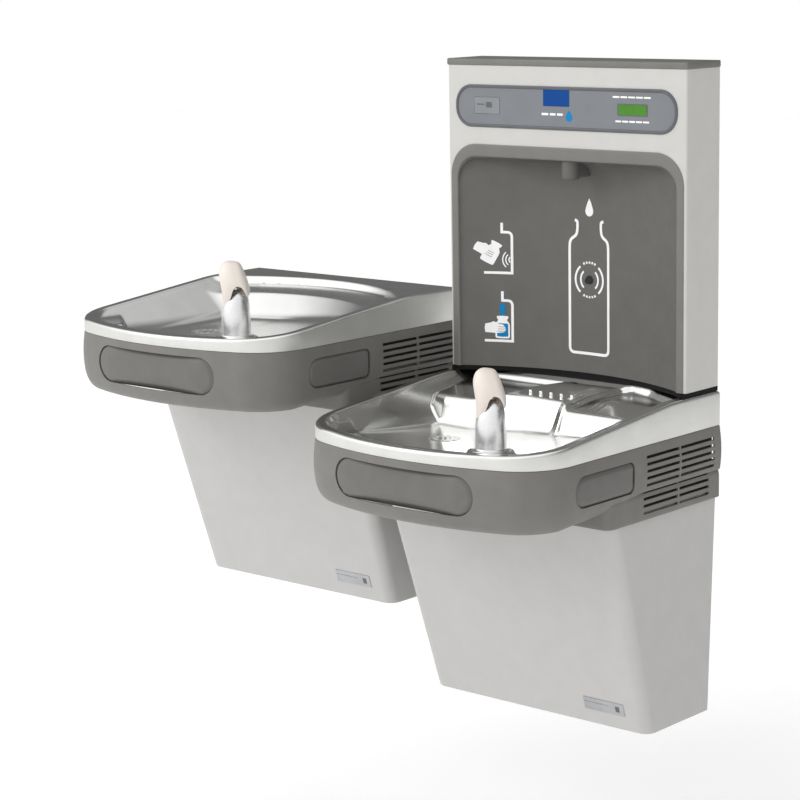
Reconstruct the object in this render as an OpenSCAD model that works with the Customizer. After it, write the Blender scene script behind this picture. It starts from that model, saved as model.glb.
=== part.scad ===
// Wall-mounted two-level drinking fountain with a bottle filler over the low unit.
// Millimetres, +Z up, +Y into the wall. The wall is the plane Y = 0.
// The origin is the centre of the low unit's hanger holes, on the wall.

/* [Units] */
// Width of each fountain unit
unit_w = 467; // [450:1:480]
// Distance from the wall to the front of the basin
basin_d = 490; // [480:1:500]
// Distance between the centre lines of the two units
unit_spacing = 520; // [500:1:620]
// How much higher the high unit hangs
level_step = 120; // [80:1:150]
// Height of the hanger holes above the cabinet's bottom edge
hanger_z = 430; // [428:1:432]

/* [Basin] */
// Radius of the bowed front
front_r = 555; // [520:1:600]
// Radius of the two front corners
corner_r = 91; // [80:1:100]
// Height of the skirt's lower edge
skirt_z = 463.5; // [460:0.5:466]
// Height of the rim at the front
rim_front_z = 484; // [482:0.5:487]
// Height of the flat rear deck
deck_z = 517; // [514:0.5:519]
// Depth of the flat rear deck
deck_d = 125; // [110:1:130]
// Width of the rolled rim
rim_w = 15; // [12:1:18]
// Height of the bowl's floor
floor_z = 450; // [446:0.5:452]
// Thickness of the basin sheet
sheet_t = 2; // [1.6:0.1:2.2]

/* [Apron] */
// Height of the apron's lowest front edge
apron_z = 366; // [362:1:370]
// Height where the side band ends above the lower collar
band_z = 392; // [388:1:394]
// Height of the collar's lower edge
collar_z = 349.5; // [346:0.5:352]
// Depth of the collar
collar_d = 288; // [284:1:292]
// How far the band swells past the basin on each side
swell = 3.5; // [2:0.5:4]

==

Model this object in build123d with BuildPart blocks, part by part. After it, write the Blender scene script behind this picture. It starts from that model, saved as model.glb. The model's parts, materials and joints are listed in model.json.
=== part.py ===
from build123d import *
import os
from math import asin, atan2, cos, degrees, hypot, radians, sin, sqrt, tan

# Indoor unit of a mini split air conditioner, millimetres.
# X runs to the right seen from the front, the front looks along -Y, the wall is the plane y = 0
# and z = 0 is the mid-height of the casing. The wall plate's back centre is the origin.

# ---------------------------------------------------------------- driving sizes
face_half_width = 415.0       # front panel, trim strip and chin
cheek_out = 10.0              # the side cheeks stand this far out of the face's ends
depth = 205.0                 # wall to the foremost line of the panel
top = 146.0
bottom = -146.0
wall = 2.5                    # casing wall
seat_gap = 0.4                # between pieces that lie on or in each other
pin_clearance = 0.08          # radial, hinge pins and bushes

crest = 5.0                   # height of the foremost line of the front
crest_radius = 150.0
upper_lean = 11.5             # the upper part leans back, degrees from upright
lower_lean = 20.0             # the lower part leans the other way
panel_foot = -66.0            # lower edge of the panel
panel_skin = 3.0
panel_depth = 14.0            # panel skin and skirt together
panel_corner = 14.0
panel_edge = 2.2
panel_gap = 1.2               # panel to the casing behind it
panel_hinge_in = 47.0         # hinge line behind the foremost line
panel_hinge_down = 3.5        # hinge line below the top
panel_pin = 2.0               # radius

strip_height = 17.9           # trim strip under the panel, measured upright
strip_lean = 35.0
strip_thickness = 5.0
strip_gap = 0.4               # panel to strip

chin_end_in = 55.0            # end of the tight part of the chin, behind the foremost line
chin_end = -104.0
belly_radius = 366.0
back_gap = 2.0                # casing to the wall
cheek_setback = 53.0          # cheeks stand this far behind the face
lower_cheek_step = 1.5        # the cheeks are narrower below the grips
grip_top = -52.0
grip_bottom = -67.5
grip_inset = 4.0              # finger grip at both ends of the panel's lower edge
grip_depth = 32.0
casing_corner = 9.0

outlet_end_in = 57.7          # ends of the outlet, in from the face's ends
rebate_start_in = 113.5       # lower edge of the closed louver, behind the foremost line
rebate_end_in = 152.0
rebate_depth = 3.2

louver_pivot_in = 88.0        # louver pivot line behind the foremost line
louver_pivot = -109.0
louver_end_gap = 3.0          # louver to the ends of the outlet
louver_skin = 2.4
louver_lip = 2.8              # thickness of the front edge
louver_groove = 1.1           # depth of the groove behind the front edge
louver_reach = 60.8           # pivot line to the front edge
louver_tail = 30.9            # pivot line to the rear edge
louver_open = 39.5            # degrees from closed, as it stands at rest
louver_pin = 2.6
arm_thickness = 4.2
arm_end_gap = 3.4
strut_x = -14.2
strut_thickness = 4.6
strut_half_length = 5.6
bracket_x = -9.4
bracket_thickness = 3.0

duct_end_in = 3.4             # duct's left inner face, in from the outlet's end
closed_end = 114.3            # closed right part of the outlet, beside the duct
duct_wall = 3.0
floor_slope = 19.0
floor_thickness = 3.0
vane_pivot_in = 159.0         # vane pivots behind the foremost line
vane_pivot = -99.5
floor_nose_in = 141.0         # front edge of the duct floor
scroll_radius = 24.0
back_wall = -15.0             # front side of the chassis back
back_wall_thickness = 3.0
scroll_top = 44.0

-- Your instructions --
Transcribe each line of the data above, unaltered, from the one where "Reconstruct the object" appears to the one where "on the wall." appears, inclusive of both.

-- Final answer --
Reconstruct the object in this render as an OpenSCAD model that works with the Customizer. After it, write the Blender scene script behind this picture. It starts from that model, saved as model.glb.
=== part.scad ===
// Wall-mounted two-level drinking fountain with a bottle filler over the low unit.
// Millimetres, +Z up, +Y into the wall. The wall is the plane Y = 0.
// The origin is the centre of the low unit's hanger holes, on the wall.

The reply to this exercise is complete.